Of course Elizabeth’s fame also rests on her virginity. Admittedly, during the reign the fact that she remained single was a source of political anxiety as well as strength. However it had two important positive results. The first is that her heir was to be James VI, who united in his person Scotland and England, a crucially important event in the development of British history. The second is that it transformed the queen into a cultural icon. Her portraits of the 1580s and 90s depict the archetypal Elizabeth: alone, majestic, expressionless, and imperial, her virginity on show through a variety of symbols whether pearls, cherries, a sieve, a crescent moon, or an ermine.

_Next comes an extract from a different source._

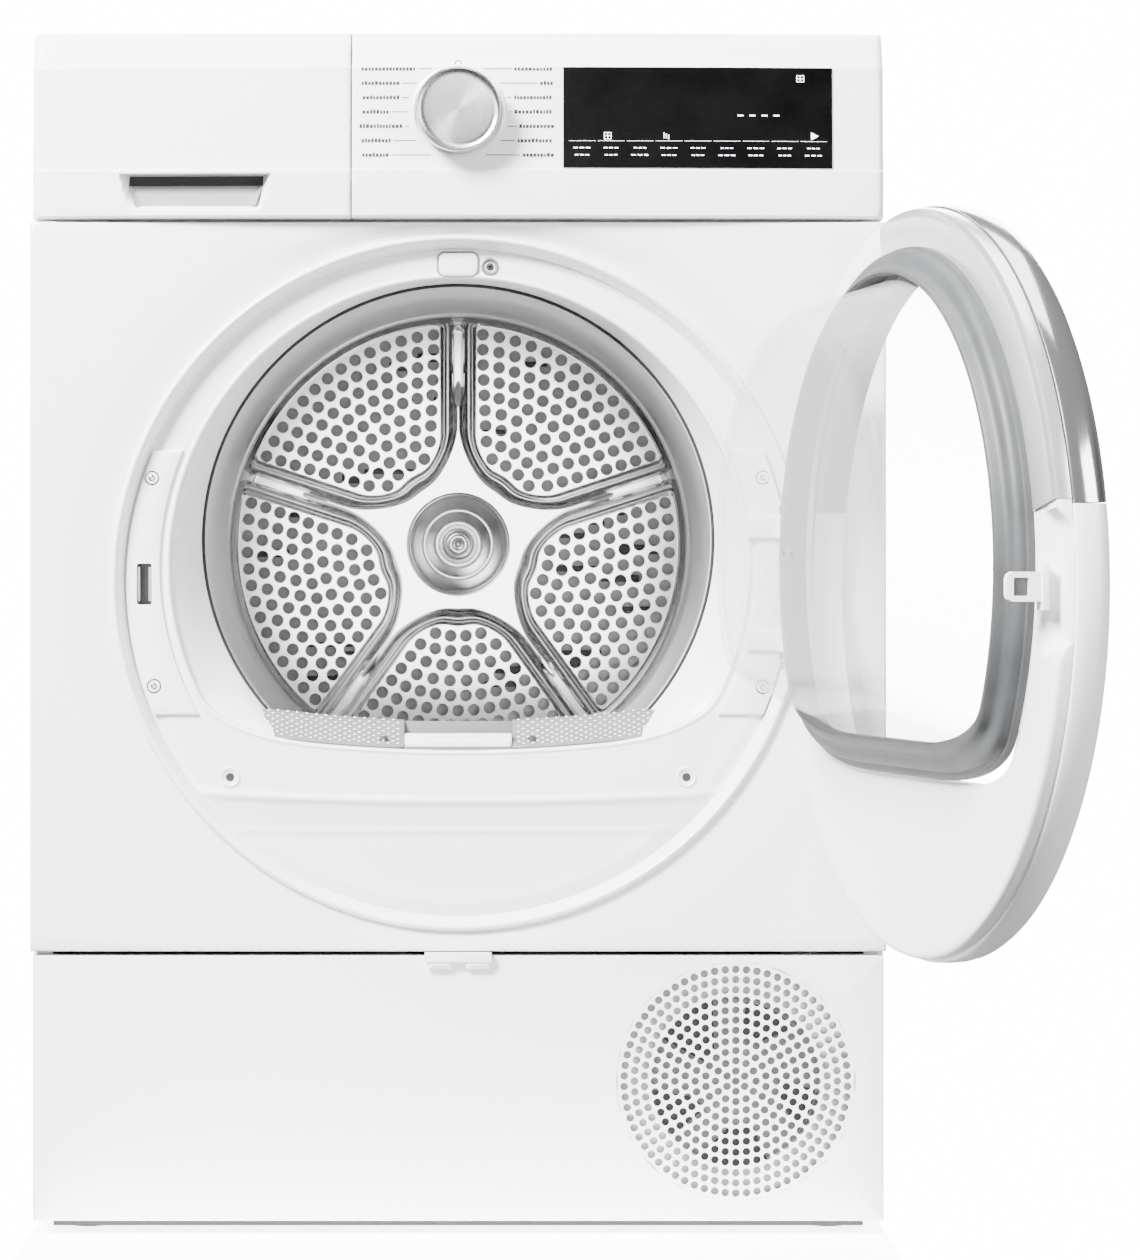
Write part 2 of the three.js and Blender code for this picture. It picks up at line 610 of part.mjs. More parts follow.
function hingePlate() {
  const { x, y } = HINGE;
  let plate = wingPlate(1);
  for (const [low, top] of lugSpans) {
    const arm = slab(x - 4.6, x + 4.4, y, WING.front + 0.5, low, top);
    plate = join(plate, post(x, y, 4.6, low, top), arm);
  }
  return cut(plate, post(x, y, HINGE.pin + GAP, 380, 530));
}

const hingePin = () => post(HINGE.x, HINGE.y, HINGE.pin, HINGE.low, HINGE.top);

const drumSeal = () => ringY(0, DRUM.z, DRUM.lip + 0.6, DRUM.lip + 12, THROAT.end + 0.4, DRUM.front - 0.4);

function lampLens() {
  const lens = slab(-13.6, 13.6, SURROUND.front - 1.6, SURROUND.front - GAP, 671.5, 687);
  return lens;
}

// ---- lint filter ----
function filterFrame() {
  const { half, front, back, low, sill, crest, wall } = FILTER;
  const section = [[front, low], [back, low], [back, crest], [back - 3, crest], [front, sill + 2]];
  const body = solid(prismX(section, -half, half));
  const inside = [
    [front + wall, low - 1], [back - wall, low - 1], [back - wall, crest - 8], [front + wall, sill - 5],
  ];
  const hollow = solid(prismX(inside, -half + 4, half - 4));
  const windows = [slab(-half + 10, -6, front - 1, back - 3, low + 12, sill - 16), slab(6, half - 10, front - 1, back - 3, low + 12, sill - 16)];
  const fingerWell = slab(-38, 38, front + 6, back - 2.2, sill - 12, crest + 4);
  return cut(body, hollow, ...windows, fingerWell);
}

function filterScreen() {
  const { half, front, back, low, sill } = FILTER;
  return slab(-half + 5, half - 5, front + FILTER.wall + GAP, front + 4, low + 6, sill - 10)
    .intersect(slab(-half, half, front, back, low, sill));
}

const filterGrip = () => slab(-37.7, 37.7, FILTER.front + 6.3, FILTER.front + 9.3, FILTER.sill - 11.7, FILTER.sill + 6);

function filterChute() {
  const { half, front, back, low, top, wall } = CHUTE;
  const tube = slab(-half, half, front, back, low, top);
  return cut(tube, slab(-half + wall, half - wall, front + wall, back - wall, low - 1, top + 1));
}

// ---- door, modelled closed and then swung open about its hinge ----
const hingeCut = () => {
  const lean = (y) => DOOR.hingeCut + 0.268 * (y - DOOR.inner);
  const section = [[lean(-60), -60], [400, -60], [400, 20], [lean(20), 20]];
  return prismZ(section, 100, 800);
};

// The D-shaped outline of the opening: a circle with its lower part cut off at a sill.
function dShape(radius, sill, y0, y1) {
  const round = disc(0, MOUTH.z, radius, y0, y1, FINE);
  return round.intersect(slab(-300, 300, y0, y1, sill, 800));
}

function doorFrame() {
  const plate = disc(0, PORTHOLE.z, DOOR.radius, DOOR.split, DOOR.inner, FINE);
  const mouth = dShape(BOWL.mouthRadius + GAP, BOWL.sillMouth - GAP, DOOR.split - 1, DOOR.inner + 1);
  const scoop = slab(-250, -222, DOOR.split - 1, -3.5, 418, 500);
  return cut(plate, mouth, scoop, hingeCut());
}

function doorRing(y0, y1) {
  const slope = 5;
  const profile = [
    [RIM.inner, y0], [RIM.radius - slope, y0], [RIM.radius, y0 + slope], [RIM.radius - 1, y1],
    [RIM.inner, y1], [RIM.inner, y0],
  ];
  return cut(turned(profile, 0, PORTHOLE.z), hingeCut());
}

// Everything above the two split lines that run inwards from the rim at the trim's low angle.
function trimSector(overlap) {
  const level = PORTHOLE.z + RIM.radius * Math.sin(THREE.MathUtils.degToRad(TRIM.lowAngle));
  return slab(-300, 300, -60, 20, level + overlap, 800);
}

const doorTrim = () => doorRing(DOOR.outer, DOOR.split - GAP).intersect(trimSector(GAP));

function doorCover() {
  const scoop = slab(-250, -226, -30, DOOR.split + 1, 420, 498);
  return cut(doorRing(DOOR.outer, DOOR.split - GAP), trimSector(0), scoop);
}

function doorWindow() {
  return ringlessDisc(RIM.inner - GAP, DOOR.outer + 3, DOOR.outer + 7);
}

function ringlessDisc(radius, y0, y1) {
  return cut(disc(0, PORTHOLE.z, radius, y0, y1, FINE), hingeCut());
}

function bowlSolid(inset, y0, y1) {
  const front = { y: y0, z: MOUTH.z, radius: BOWL.mouthRadius - inset };
  const back = { y: y1, z: MOUTH.z + 12, radius: BOWL.endRadius - inset };
  const cone = leaningCone(front, back);
  const floor = [[y0 - 5, BOWL.sillMouth + inset], [y1 + 5, BOWL.sillEnd + inset], [y1 + 5, 800], [y0 - 5, 800]];
  return cone.intersect(solid(prismX(floor, -300, 300)));
}

function doorBowl() {
  const start = DOOR.split + 1;
  const end = DOOR.inner + BOWL.depth;
  return cut(bowlSolid(0, start, end), bowlSolid(BOWL.wall, start - 1, end - BOWL.wall));
}

function doorGasket() {
  const y0 = DOOR.inner + GAP;
  const outer = dShape(GASKET.outer, GASKET.sill, y0, GASKET.reach);
  return cut(outer, dShape(GASKET.inner, BOWL.sillMouth - 3, y0 - 1, GASKET.reach + 1), wingRelief());
}

// Room for the raised wing plates and the hinge leaf beside the gasket.
function wingRelief() {
  const side = disc(0, MOUTH.z, 300, WING.front - 0.6, 30, FINE);
  return cut(side, disc(0, MOUTH.z, WING.inner + 2.5, 0, 40, FINE));
}

function doorHinge() {
  const { x, y } = HINGE;
  let leaf = slab(x - 19.5, x - 7.5, DOOR.inner + GAP, y - 1, 401.5, 509.8);
  for (const [low, top] of knuckleSpans) {
    leaf = join(leaf, slab(x - 8, x - 2, DOOR.inner + GAP, y - 1, low, top), post(x, y, 4.1, low, top));
  }
  return cut(leaf, post(x, y, HINGE.pin + GAP, 380, 530));
}

function doorHook() {
  const { reach, halfHeight, halfWidth } = HOOK;
  const base = DOOR.inner + GAP;
  const arm = slab(LOCK.x - halfWidth, LOCK.x + halfWidth, base, reach, LOCK.z - halfHeight, LOCK.z + halfHeight);
  return cut(arm, slab(LOCK.x - 10, LOCK.x + 10, reach - 14, reach - 4, LOCK.z - 5.5, LOCK.z + 5.5));
}

// ---- assembly ----
const machine = new THREE.Group();
machine.position.set(FOOT.x, -FOOT.front, 0);

const swing = new THREE.Group();
swing.position.set(HINGE.x, HINGE.y, 0);
swing.rotation.z = THREE.MathUtils.degToRad(HINGE.openAngle);
const closedDoor = new THREE.Group();
closedDoor.position.set(-HINGE.x, -HINGE.y, 0);
swing.add(closedDoor);
machine.add(swing);

function place(name, body, material, parent = machine) {
  const mesh = new THREE.Mesh(geometryOf(body), material);
  mesh.name = name;
  parent.add(mesh);
}

const m = MATERIALS;
for (const [name, [x, y]] of Object.entries(footPlaces())) place(name, foot(x, y), m.darkPlastic);
place('base_tray', baseTray(), m.greyPlastic);
place('side_panel_left', sidePanel(-1), m.enamel);
place('side_panel_right', sidePanel(1), m.enamel);
place('worktop', worktop(), m.enamel);
place('front_panel', frontPanel(), m.enamel);
place('kick_panel', kickPanel(), m.enamel);
place('kick_panel_clip', kickClip(), m.plastic);
place('rear_panel', rearPanel(), m.galvanised);
place('rear_duct_cover', rearDuctCover(), m.galvanised);
place('front_bulkhead', frontBulkhead(), m.galvanised);

place('drum_shell', drumShell(), m.steel);
place('drum_front', drumFront(), m.steel);
place('drum_back', drumBack(), m.steel);
place('drum_hub', drumHub(), m.polished);
for (let i = 0; i < LIFTER.count; i += 1) place(`drum_lifter_${i + 1}`, lifter(i), m.greyPlastic);
place('drum_bearing', ringY(0, DRUM.z, BEARING.inner, BEARING.outer, BEARING.front + 2, BEARING.back, ROUND), m.polished);
place('drum_seal', drumSeal(), m.felt);
rollerPlaces().forEach((spot, i) => place(`support_roller_${['left', 'right'][i]}`, supportRoller(spot), m.blackRubber));

place('drive_motor', driveMotor(), m.galvanised);
place('motor_shaft', motorShaft(), m.polished);
place('process_fan', processFan(), m.darkPlastic);
place('drive_belt', driveBelt(), m.blackRubber);
place('compressor', compressor(), m.darkPlastic);
place('evaporator', coil(EVAPORATOR), m.aluminium);
place('condenser', coil(CONDENSER), m.aluminium);
place('refrigerant_pipes', refrigerantPipes(), m.copper);
place('cooling_fan_frame', coolingFanFrame(), m.darkPlastic);
place('cooling_fan_rotor', coolingFanRotor(), m.darkPlastic);

place('control_panel', controlPanel(), m.fasciaWhite);
place('display_window', displayWindow(), m.darkGlass);
place('program_knob', programKnob(), m.silver);
place('control_module', controlModule(), m.darkPlastic);
place('drawer_front', drawerFront(), m.fasciaWhite);
place('tank_body', tankBody(), m.tankPlastic);
place('tank_lid', tankLid(), m.tankPlastic);

place('door_surround', doorSurround(), m.plastic);
place('lock_plate', lockPlate(), m.plastic);
place('hinge_plate', hingePlate(), m.plastic);
place('hinge_pin', hingePin(), m.polished);
place('door_lock', doorLock(), m.greyPlastic);
place('lamp_lens', lampLens(), m.glass);
place('filter_chute', filterChute(), m.greyPlastic);
place('filter_frame', filterFrame(), m.greyPlastic);
place('filter_screen', filterScreen(), m.rubber);
place('filter_grip', filterGrip(), m.plastic);

place('door_frame', doorFrame(), m.plastic, closedDoor);
place('door_cover', doorCover(), m.plastic, closedDoor);
place('door_trim', doorTrim(), m.silver, closedDoor);
place('door_window', doorWindow(), m.glass, closedDoor);
place('door_bowl', doorBowl(), m.glass, closedDoor);
place('door_gasket', doorGasket(), m.rubber, closedDoor);
place('door_hinge', doorHinge(), m.silver, closedDoor);
place('door_hook', doorHook(), m.plastic, closedDoor);

export default machine;
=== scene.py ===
import json
import math

import bmesh
import bpy
import numpy as np
from mathutils import Matrix, Vector
from mathutils.geometry import delaunay_2d_cdt


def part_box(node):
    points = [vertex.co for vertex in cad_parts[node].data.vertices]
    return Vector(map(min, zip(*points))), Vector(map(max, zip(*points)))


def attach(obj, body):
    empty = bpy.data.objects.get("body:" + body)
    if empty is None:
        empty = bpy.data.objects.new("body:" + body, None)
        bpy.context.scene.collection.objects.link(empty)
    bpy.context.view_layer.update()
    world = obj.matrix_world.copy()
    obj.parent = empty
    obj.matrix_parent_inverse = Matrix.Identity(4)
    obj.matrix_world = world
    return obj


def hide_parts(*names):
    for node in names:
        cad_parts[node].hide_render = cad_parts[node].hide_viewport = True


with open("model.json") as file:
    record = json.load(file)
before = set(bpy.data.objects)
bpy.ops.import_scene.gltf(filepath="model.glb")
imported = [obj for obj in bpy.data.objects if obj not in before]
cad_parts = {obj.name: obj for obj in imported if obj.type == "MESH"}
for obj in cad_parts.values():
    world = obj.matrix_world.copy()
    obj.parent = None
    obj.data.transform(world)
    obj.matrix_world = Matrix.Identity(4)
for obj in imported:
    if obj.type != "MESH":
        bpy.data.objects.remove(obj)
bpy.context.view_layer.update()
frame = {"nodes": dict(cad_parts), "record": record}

MM = 0.001
TAU = 2 * math.pi


def box(node):
    low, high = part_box(node)
    return Vector(low), Vector(high)


PANEL_LOW, PANEL_HIGH = box("front_panel")
CX = (PANEL_LOW.x + PANEL_HIGH.x) / 2      # the cabinet's centre line
CY = PANEL_LOW.y                           # the plane of the front panel


def to_mm(v):
    return ((v[0] - CX) / MM, (v[1] - CY) / MM, v[2] / MM)


def span(node):
    """Both corners of a CAD node's box, in millimetres."""
    low, high = box(node)
    return to_mm(low), to_mm(high)


# The pieces are in millimetres from the cabinet's centre line, front plane and floor.
# The camera, the lights and the floor are placed in metres.
P_LOW, P_TOP = PANEL_LOW.z / MM, PANEL_HIGH.z / MM
HALF = (PANEL_HIGH.x - PANEL_LOW.x) / 2 / MM
JOINTS = {j["name"]: j for j in frame["record"]["behaviour"]["joints"]}
HINGE = to_mm(JOINTS["door_hinge"]["pos_m"])
OPEN_ANGLE = math.radians(-JOINTS["door_hinge"]["range_deg"][0])
DRUM = to_mm(JOINTS["drum_spin"]["pos_m"])
KNOB = to_mm(JOINTS["program_knob_turn"]["pos_m"])
FAN = to_mm(JOINTS["cooling_fan_spin"]["pos_m"])
HOLE_Z, HOLE_R = 456.0, 238.4              # porthole in the front panel
MOUTH_Z, MOUTH_R, SILL = 467.2, 201.2, 338.3    # the D-shaped mouth and its flat bottom
THROAT_R, THROAT_Y = 180.5, 46.0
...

This Virgin Queen is not only immediately recognisable; it has made Elizabeth a source of fascination for centuries. Biographers and psychologists have felt the need to investigate how she could dismiss social and political norms and refuse marriage. The prurient want to know if her courtiers – Leicester, Essex and Hatton – were her lovers. Early (mainly male) biographers and historians sought to explain how her rejection of love and motherhood affected her character. Feminists were attracted to the sight of a woman defying conventions and ruling alone. Everyone wants to know how Elizabeth could rule successfully in a man’s world without a husband. Her sister, Mary, may have marked out a new path as England’s first queen regnant; but Elizabeth broke entirely new ground as an unmarried one.

Susan Doran teaches at Oxford University and is the author of Elizabeth I and Religion 1558–1603 (Routledge, 1993) and Queen Elizabeth I (British Library, 2003)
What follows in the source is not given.